O instituto é uma entidade sem fins lucrativos financiada pelo Fundo de Investimento Público (FIP), ligado ao governo da Arábia Saudita. O evento é realizado no Rio pela primeira vez, no hotel Copacabana Palace.
Em sua fala à plateia de investidores nacionais e estrangeiros, empresários e representantes do governo saudita, Lula frisou a necessidade de redução da pobreza, e afirmou que "os problemas sociais estão em nosso calcanhar, na nossa porta e nas ruas". Ele argumentou que a reforma tributária ajudará na diminuição de desigualdades, e instou representantes do mercado a entenderem a importância de investimentos sociais.
— A reforma tributária vai tornar nosso regime mais eficiente, mais justo, deixando de penalizar os mais pobres e dando mais competitividade à economia. Sabemos que a economia não existe no vácuo. O mercado não é uma entidade abstrata, apartada da política e da sociedade. Nada disso se sustenta sem estabilidade política e estabilidade social — afirmou o presidente.
Parte do discurso de Lula foi reproduzido em rede social.
A declaração de Lula ocorre no dia em que o banco central americano, o Fed, vai decidir se baixa ou não os juros nos EUA. A expectativa é que a taxa fique inalterada. No entanto, como a inflação americana divulgada hoje veio abaixo da projeção, analistas viram nos dados indícios de desaceleração da economia do país, o que abriria espaço para cortes de juros ainda neste ano.
A decisão sobre a taxa nos EUA impacta diretamente os juros no Brasil e a cotação do dólar por aqui. Quanto menor a diferença entre as duas taxas, maior a tendência de alta da moeda americana.
Como, por aqui, o Comitê de Política Monetária (Copom) do Banco Central (BC) vem reduzindo a Selic (a taxa básica de juros, hoje em 10,5%) desde agosto do ano passado, e o Fed vem sinalizando, nos últimos meses, para um adiamento no início do ciclo de baixa por lá, o diferencial de juros para o Brasil vem se reduzindo, um dos fatores a impulsionar a taxa de câmbio no mercado nacional.

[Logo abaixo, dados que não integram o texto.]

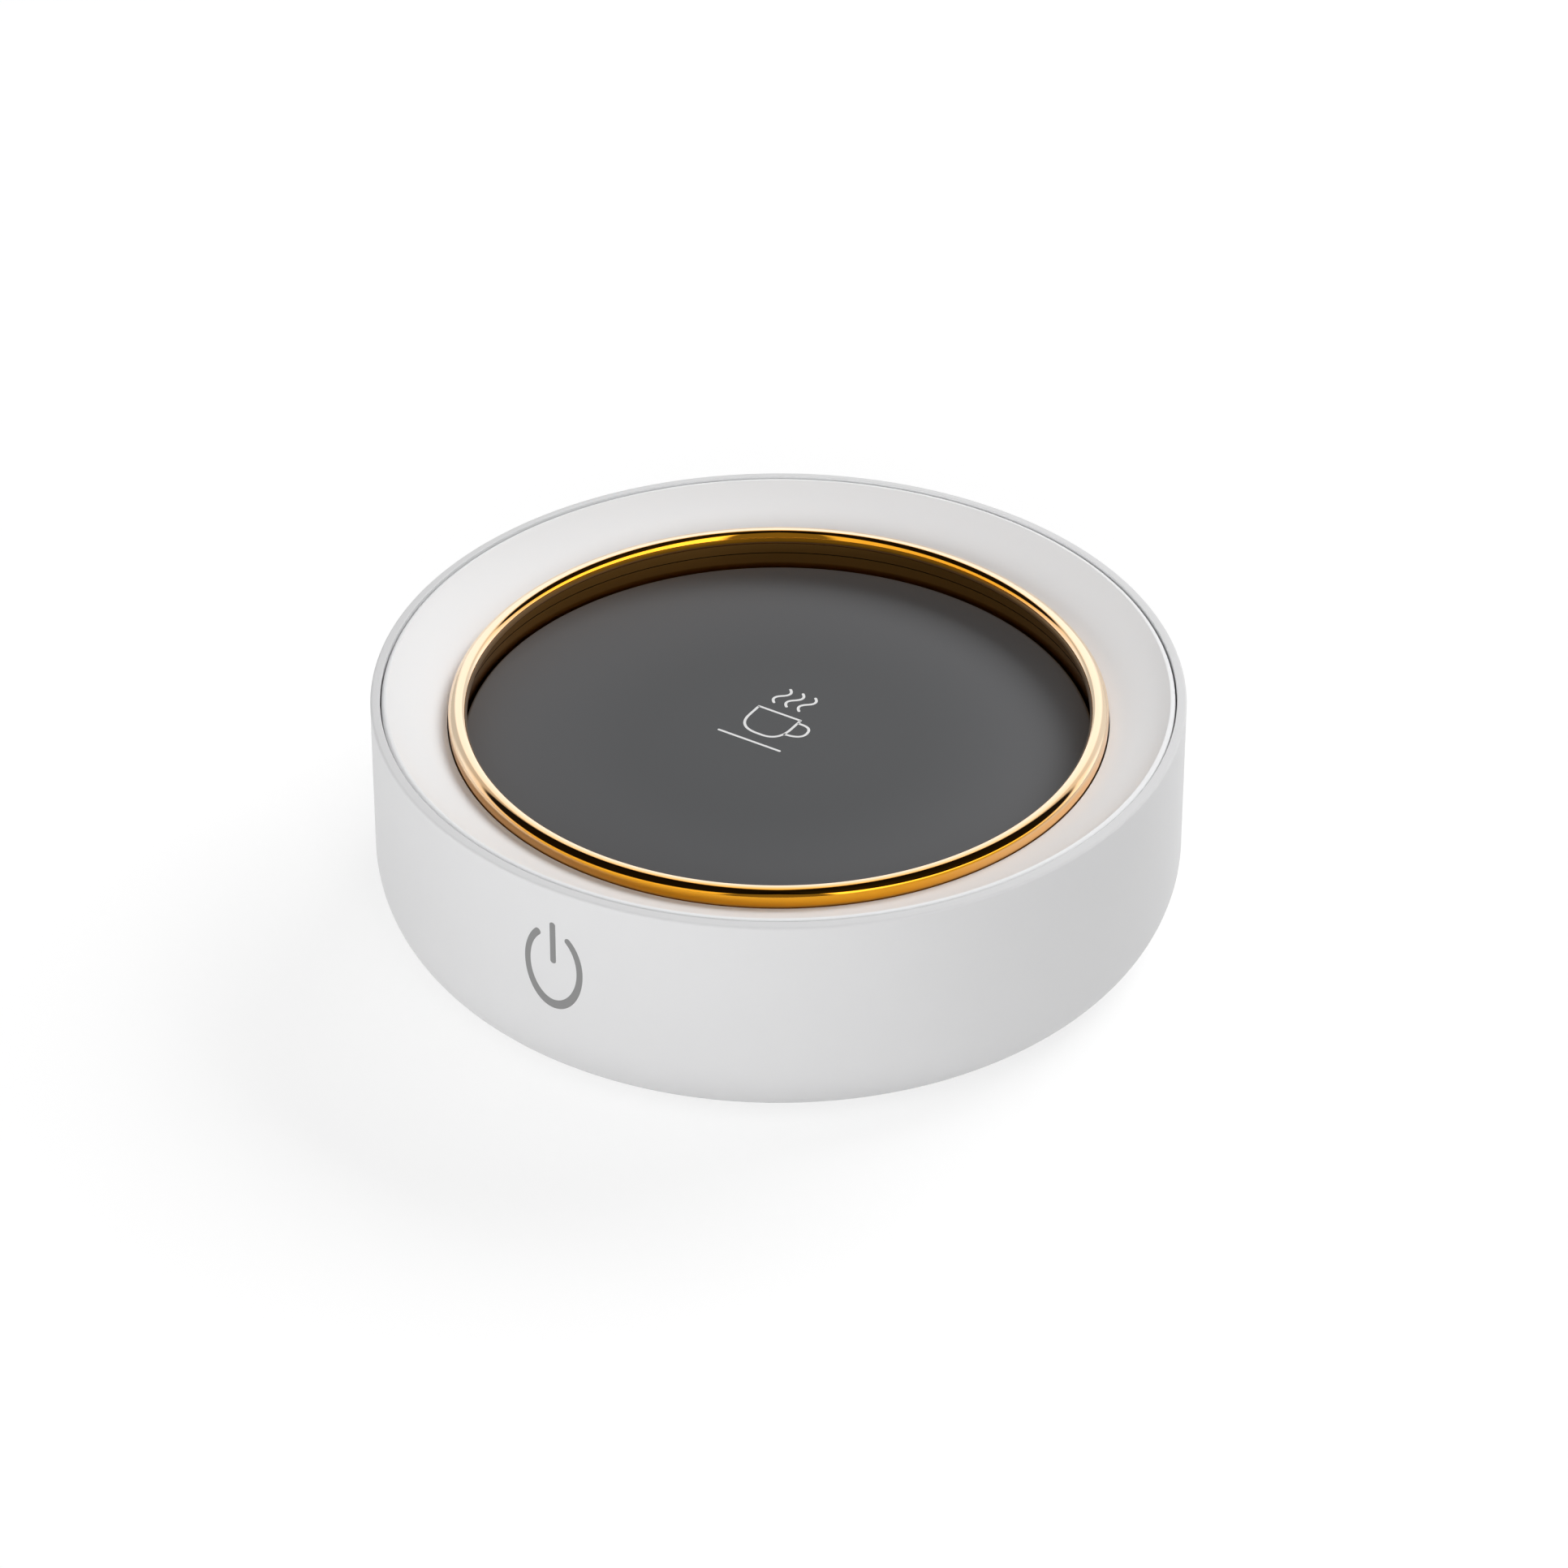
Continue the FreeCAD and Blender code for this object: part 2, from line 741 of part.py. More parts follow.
def control_board():
    half = board_half_width
    edge_radius = inner_face(board_low) - board_margin
    corner = math.sqrt(edge_radius ** 2 - half ** 2)
    stem = stem_half_width
    corners = [(-half, corner), (-half, board_step), (-stem, board_step), (-stem, stem_front),
               (stem, stem_front), (stem, board_step), (half, board_step), (half, corner)]
    points = [Vector(x, y, board_low) for x, y in corners]
    edges = [Part.LineSegment(a, b).toShape() for a, b in zip(points, points[1:])]
    edges.append(Part.Arc(points[-1], Vector(0, edge_radius, board_low), points[0]).toShape())
    board = Part.Face(Part.Wire(edges)).extrude(up * board_thickness)
    holes = [rod(board_screw + hole_play, board_low - cut_over, board_top + cut_over, x, y)
             for x, y in stem_screws + wing_screws]
    return board.cut(holes)


def board_screws():
    spots = stem_screws + wing_screws
    length = board_top - floor_top - board_screw_tip
    return Part.makeCompound([screw(board_head, board_head_height, board_screw, length, board_top, False, x, y)
                              for x, y in spots])


def controller_chip():
    return case(chip_size, chip_spot, board_top)


def power_inductor():
    core = case(inductor_size, inductor_spot, board_top)
    return core.makeFillet(inductor_corner, edges_along(core, up))


def filter_capacitors():
    cans = []
    for x, y in capacitor_spots:
        can = rod(capacitor_radius, board_top, board_top + capacitor_height, x, y)
        cans.append(can.makeChamfer(capacitor_edge, edges_at(can, board_top + capacitor_height)))
    return Part.makeCompound(cans)


def lead_headers():
    size = (header_length, header_width, header_height)
    headers = [case(size, spot, board_top) for spot in (heater_lead_spot, sensor_lead_spot)]
    ribbon_spot = (0.0, stem_front + header_inset + ribbon_header_size[1] / 2)
    return Part.makeCompound(headers + [case(ribbon_header_size, ribbon_spot, board_top)])


def lead_pair(spot, diameter, top, name):
    wires = []
    for side in (-0.5, 0.5):
        x = spot[0] + side * lead_pitch
        y = spot[1]
        rise = top - header_top
        points = [Vector(x, y, top), Vector(x, y, top - lead_straight * rise),
                  Vector(x, y - lead_slack, (top + header_top) / 2),
                  Vector(x, y, header_top + lead_straight * rise), Vector(x, y, header_top)]
        wires.append(tube(points, diameter, name))
    return Part.makeCompound(wires)


def heater_leads():
    return lead_pair(heater_lead_spot, heater_lead, pad_top, "heater lead")


def sensor_leads():
    return lead_pair(sensor_lead_spot, sensor_lead, pad_top, "sensor lead")


def inlet_jack():
    body = block(-jack_width / 2, jack_width / 2, jack_back, jack_front, board_top, board_top + jack_height)
    body = body.makeFillet(jack_edge, edges_along(body, deep_way))
    body = joined(body, [along_y(jack_nose, jack_front - sink, nose_end, jack_axis)])
    return body.cut(along_y(jack_bore, nose_end - jack_bore_depth, nose_end + cut_over, jack_axis))


def inlet_pin():
    return along_y(jack_pin, nose_end - jack_bore_depth, nose_end - pin_inset, jack_axis)


def microswitch_body():
    across = switch_length / 2
    deep = switch_width / 2
    body = block(-across, across, -deep, deep, board_top, switch_top)
    bore_low = switch_top - plunger_in_switch - plate_travel - limit_gap
    return body.cut(rod(plunger_radius + guide_play, bore_low, switch_top + cut_over))


def microswitch_plunger():
    return rod(plunger_radius, switch_top - plunger_in_switch, plunger_top)


def touch_electrode():
    outside = inner_radius - electrode_gap
    high = rim_top - electrode_drop
    low = high - electrode_height
    return sector(outside - electrode_thickness, outside, low, high, front_angle, electrode_half_angle)


def touch_ribbon():
    high = rim_top - electrode_drop - electrode_height
    wall_line = -(inner_radius - ribbon_clear)
    floor_line = floor_top + ribbon_clear
    header_line = board_top + ribbon_header_size[2] / 2
    points = [(wall_line, high), (wall_line, floor_under + corner_height - ribbon_bend_low),
              (-flat_radius - ribbon_bend_in, floor_line), (stem_front - ribbon_flat_end, floor_line),
              (stem_front - ribbon_rise_end, header_line), (stem_front + header_inset, header_line)]
    spine, radii = bent_path([Vector(0, y, z) for y, z in points])
    half_width = ribbon_width / 2
    half_thickness = ribbon_thickness / 2
    y, z = points[0]
    corners = [Vector(-half_width, y - half_thickness, z), Vector(half_width, y - half_thickness, z),
               Vector(half_width, y + half_thickness, z), Vector(-half_width, y + half_thickness, z)]
    return spine.makePipeShell([Part.makePolygon(corners + corners[:1])], True, False)


pieces = [outer_housing, top_cover, trim_ring, inner_sleeve, rubber_feet, housing_screws, support_frame,
          frame_screws, return_springs, glass_plate, plate_seal, heat_spreader, heating_element, insulation_pad,
          temperature_sensor, thermal_fuse, plate_tray, stop_washers, stop_screws, control_board, board_screws,
          controller_chip, power_inductor, filter_capacitors, lead_headers, heater_leads, sensor_leads,
          inlet_jack, inlet_pin, microswitch_body, microswitch_plunger, touch_electrode, touch_ribbon]

os.makedirs("parts", exist_ok=True)
for make in pieces:
    shape = make()
    shape.exportStep("parts/" + make.__name__ + ".step")
    volume = round(shape.Volume, 1)
    print(make.__name__, "solids", len(shape.Solids), "volume", volume, "valid", shape.isValid())
print("outer diameter", 2 * outer_radius, "height", round(rim_top, 2))
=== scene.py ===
import bpy
import json
import math
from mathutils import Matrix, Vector

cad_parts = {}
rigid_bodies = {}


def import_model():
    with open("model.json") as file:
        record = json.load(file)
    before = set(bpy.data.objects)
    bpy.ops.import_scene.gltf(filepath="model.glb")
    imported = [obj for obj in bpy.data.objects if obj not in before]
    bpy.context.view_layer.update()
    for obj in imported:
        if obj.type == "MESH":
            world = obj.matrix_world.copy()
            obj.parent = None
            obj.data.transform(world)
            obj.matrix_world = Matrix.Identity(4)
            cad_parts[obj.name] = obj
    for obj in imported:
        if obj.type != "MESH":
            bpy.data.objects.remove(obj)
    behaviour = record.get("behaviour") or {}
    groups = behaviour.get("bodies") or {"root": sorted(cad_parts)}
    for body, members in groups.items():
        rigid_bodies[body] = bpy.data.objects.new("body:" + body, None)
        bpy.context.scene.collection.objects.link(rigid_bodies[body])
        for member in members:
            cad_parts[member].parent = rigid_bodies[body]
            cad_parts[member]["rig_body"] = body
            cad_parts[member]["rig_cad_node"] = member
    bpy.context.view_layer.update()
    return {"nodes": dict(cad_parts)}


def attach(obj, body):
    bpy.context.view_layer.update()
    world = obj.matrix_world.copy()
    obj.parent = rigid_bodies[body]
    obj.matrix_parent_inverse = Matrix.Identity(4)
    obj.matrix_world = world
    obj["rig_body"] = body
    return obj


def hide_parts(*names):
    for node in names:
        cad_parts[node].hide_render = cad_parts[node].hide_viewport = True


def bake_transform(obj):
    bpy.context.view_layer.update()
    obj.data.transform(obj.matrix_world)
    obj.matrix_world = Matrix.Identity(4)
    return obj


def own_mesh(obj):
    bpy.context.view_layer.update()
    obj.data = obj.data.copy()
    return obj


# Electric mug warmer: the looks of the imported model. Metres; the dictionaries give millimetres.
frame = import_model()
mm = 0.001
fullTurn = 2 * math.pi
weldReach = 0.001 * mm   # vertices nearer than this become one
toolPast = 1.0   # a cutting tool runs this far past what it cuts
usualCuts = 6   # of a rounding that names none


def deselectAll():
    bpy.ops.object.select_all(action="DESELECT")


def activate(piece):
    deselectAll()
    piece.select_set(True)
    bpy.context.view_layer.objects.active = piece


def placePiece(piece):
    # writes place, turn and size into the mesh, so the object itself stands at the origin
    activate(piece)
    bpy.ops.object.transform_apply(location=True, rotation=True, scale=True)


def smoothPiece(piece, angle=30):
    activate(piece)
    bpy.ops.object.shade_smooth_by_angle(angle=math.radians(angle))


def roundOff(before, corner, after, first, second, cuts):
    # a quarter round that leaves one edge first away from the corner and meets the next second away
    back = (before - corner).normalized() * first
    ahead = (after - corner).normalized() * second
    turns = [math.pi / 2 * step / cuts for step in range(cuts + 1)]
    return [corner + back * (1 - math.sin(turn)) + ahead * (1 - math.cos(turn)) for turn in turns]


def drawnLine(corners):
    # corners: (across, up), or with a rounding, or with an oval one's two roundings and its cuts
    spots = [Vector((corner[0], 0, corner[1])) for corner in corners]
    line = []
    for index, corner in enumerate(corners):
        if len(corner) == 2:
            line.append(spots[index])
            continue
        first = corner[2]
        second = corner[3] if len(corner) > 3 else first
        cuts = corner[4] if len(corner) > 4 else usualCuts
        before = spots[index - 1]
        after = spots[(index + 1) % len(spots)]
        line += roundOff(before, spots[index], after, first, second, cuts)
    return [spot * mm for spot in line]


def wireFrom(name, line):
    # a plane shrunk to one vertex, then extruded from point to point
    deselectAll()
    bpy.ops.mesh.primitive_plane_add(size=mm)
    piece = bpy.context.object
    piece.name = name
    piece.data.name = name
    bpy.ops.object.mode_set(mode="EDIT")
    bpy.ops.mesh.merge(type="CENTER")
    bpy.ops.transform.translate(value=line[0])
    for start, end in zip(line, line[1:]):
        bpy.ops.mesh.extrude_region_move(TRANSFORM_OT_translate={"value": end - start})
    bpy.ops.object.mode_set(mode="OBJECT")
    return piece


def cleanShell(piece):
    activate(piece)
    bpy.ops.object.mode_set(mode="EDIT")
    bpy.ops.mesh.select_all(action="SELECT")
    bpy.ops.mesh.remove_doubles(threshold=weldReach)
    bpy.ops.mesh.normals_make_consistent(inside=False)
    bpy.ops.object.mode_set(mode="OBJECT")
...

Na semana que vem, o Copom tem reunião para definir o nível da Selic. Parte do mercado avalia que o ciclo de corte será interrompido nessa reunião. Hoje, os juros futuros dispararam após fala de Lula.
Além de dados sobre inflação no Brasil, que voltou a subir em maio, e juros nos EUA, o Copom também olha questões fiscais para tomar sua decisão. Para analistas, a declaração de Lula sinalizou que o equilíbrio das contas públicas virá pelo aumento dos tributos.
— Lula indicou que a redução do déficit virá por meio do aumento da arrecadação através do estímulo ao consumo, resultante de cortes nos juros. A última decisão (do Copom) foi dividida e, ao invés de se comprometer com ações concretas para a redução de gastos, espera-se que isso ocorra por meio da flexibilização dos juros no país — avalia Diego Costa, diretor de câmbio para o norte e nordeste da B&T Câmbio.
Na opinião de Victor Beyruti, economista na Guide Investimentos, o mercado avalia que o governo não está demonstrando compromisso com o equilíbrio das contas públicas:
— O cenário vem piorando e o discurso continua o mesmo. É cedo para falar em "fritura" do Haddad, mas existe um receio em relação a isso. Não é uma questão latente agora, mas é um risco que o mercado passa a avaliar. As últimas duas semanas colocaram isso no radar, com o vazamento das falas privadas (do ministro) e essa nova derrota (a devolução da MP) — ele diz.
Na semana passada, uma reunião de Haddad com representantes de bancos e gestoras gerou desconforto no mercado e também fez o preço do dólar disparar. Não se sabe ao certo o que foi tratado no encontro, mas o vazamento de um comentário sobre um possível contingenciamento neste ano em caso de maior pressão de despesas obrigatórias foi um ponto de estresse entre analistas. De acordo com os participantes, o tom da conversa passou a sensação de que a agenda econômica não depende só do ministro.
Haddad tem sido visto entre analistas como uma figura do governo que defende o corte de gastos e o cumprimento da meta fiscal. Então, a possibilidade de que ele esteja enfraquecido aumenta a incerteza no mercado, explica Beyruti.
— O sentimento é que a decisão (de devolver a MP do PIS/Cofins) pode mostrar um certo enfraquecimento do Haddad, o que, aumenta ainda mais as preocupações em torno da questão fiscal — afirma Helena Veronese, economista-Chefe da B.Side Investimentos.